GOAL
Copy out each line below exactly as it appears.

- - - - -

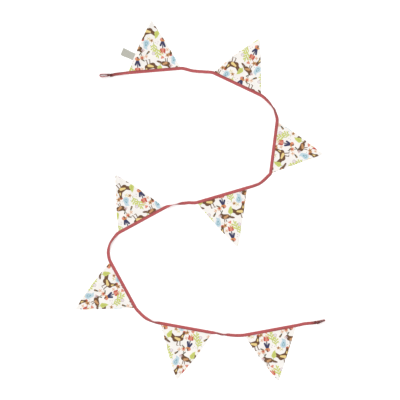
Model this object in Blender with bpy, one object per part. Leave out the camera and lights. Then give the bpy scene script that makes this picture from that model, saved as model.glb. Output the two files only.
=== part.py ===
"""A string of cloth bunting laid out in a loose S on a flat surface.

Eight pointed flags hang from one long tape, which is folded lengthwise over their top edges. The tape
tips up towards its edge where it bends, turns over once between the fourth and the fifth flag, and ends
in a hanging loop at each end. Metres, +Z up, surface at Z = 0. The origin is the middle of the covered
area, on the surface.
"""

import math
from collections import namedtuple

import bmesh
import bpy
from mathutils import Vector

MM = 0.001
PIECE_GAP = 0.3 * MM  # between a piece and its neighbour

FLAG_WIDTH = 205 * MM  # where a flag leaves the tape
FLAG_DROP = 205 * MM  # from the tape's middle line to a flag's point
FLAG_THICK = 1.0 * MM
FLAG_TUCK = 8 * MM  # how deep the tape holds a flag's top edge
FLAG_POINT = 2.4 * MM  # width of the blunt point
FLAG_ROWS = 10  # rows of a flag's mesh from its point to where it settles
SETTLE = 21 * MM  # a flag lies on the surface from this far off the tape's middle line
FOLDS_FADE = 14 * MM  # a flag's folds fade out over this length as they near the tape

TAPE_WIDTH = 12.5 * MM  # folded
TAPE_LEG = 1.0 * MM  # thickness of one leg of the fold
TAPE_CLOSED = 0.4 * MM  # between the legs where they hold nothing
TAPE_FOLD = 1.5 * MM  # from the folded edge to the bottom of the gap between the legs
TAPE_EASED = 0.9 * MM  # how far the folded edge's corners are cut back
TAPE_PARTS = 9 * MM  # the legs part over this length, before a flag
TAPE_STEP = 9.5 * MM  # between cross-sections of the tape
FLAG_STEP = 23 * MM  # between cross-sections along a flag
STRIP_THICK = 2 * TAPE_LEG + TAPE_CLOSED  # the closed tape, both legs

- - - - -

TASK ANSWER
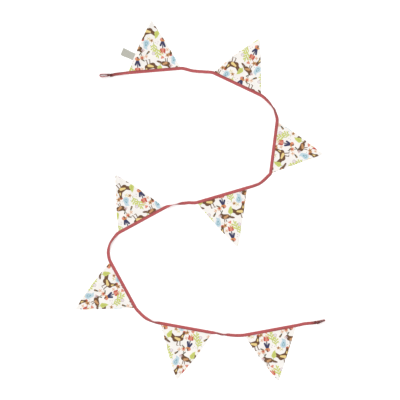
Model this object in Blender with bpy, one object per part. Leave out the camera and lights. Then give the bpy scene script that makes this picture from that model, saved as model.glb. Output the two files only.
=== part.py ===
"""A string of cloth bunting laid out in a loose S on a flat surface.

Eight pointed flags hang from one long tape, which is folded lengthwise over their top edges. The tape
tips up towards its edge where it bends, turns over once between the fourth and the fifth flag, and ends
in a hanging loop at each end. Metres, +Z up, surface at Z = 0. The origin is the middle of the covered
area, on the surface.
"""

import math
from collections import namedtuple

import bmesh
import bpy
from mathutils import Vector

MM = 0.001
PIECE_GAP = 0.3 * MM  # between a piece and its neighbour

FLAG_WIDTH = 205 * MM  # where a flag leaves the tape
FLAG_DROP = 205 * MM  # from the tape's middle line to a flag's point
FLAG_THICK = 1.0 * MM
FLAG_TUCK = 8 * MM  # how deep the tape holds a flag's top edge
FLAG_POINT = 2.4 * MM  # width of the blunt point
FLAG_ROWS = 10  # rows of a flag's mesh from its point to where it settles
SETTLE = 21 * MM  # a flag lies on the surface from this far off the tape's middle line
FOLDS_FADE = 14 * MM  # a flag's folds fade out over this length as they near the tape

TAPE_WIDTH = 12.5 * MM  # folded
TAPE_LEG = 1.0 * MM  # thickness of one leg of the fold
TAPE_CLOSED = 0.4 * MM  # between the legs where they hold nothing
TAPE_FOLD = 1.5 * MM  # from the folded edge to the bottom of the gap between the legs
TAPE_EASED = 0.9 * MM  # how far the folded edge's corners are cut back
TAPE_PARTS = 9 * MM  # the legs part over this length, before a flag
TAPE_STEP = 9.5 * MM  # between cross-sections of the tape
FLAG_STEP = 23 * MM  # between cross-sections along a flag
STRIP_THICK = 2 * TAPE_LEG + TAPE_CLOSED  # the closed tape, both legs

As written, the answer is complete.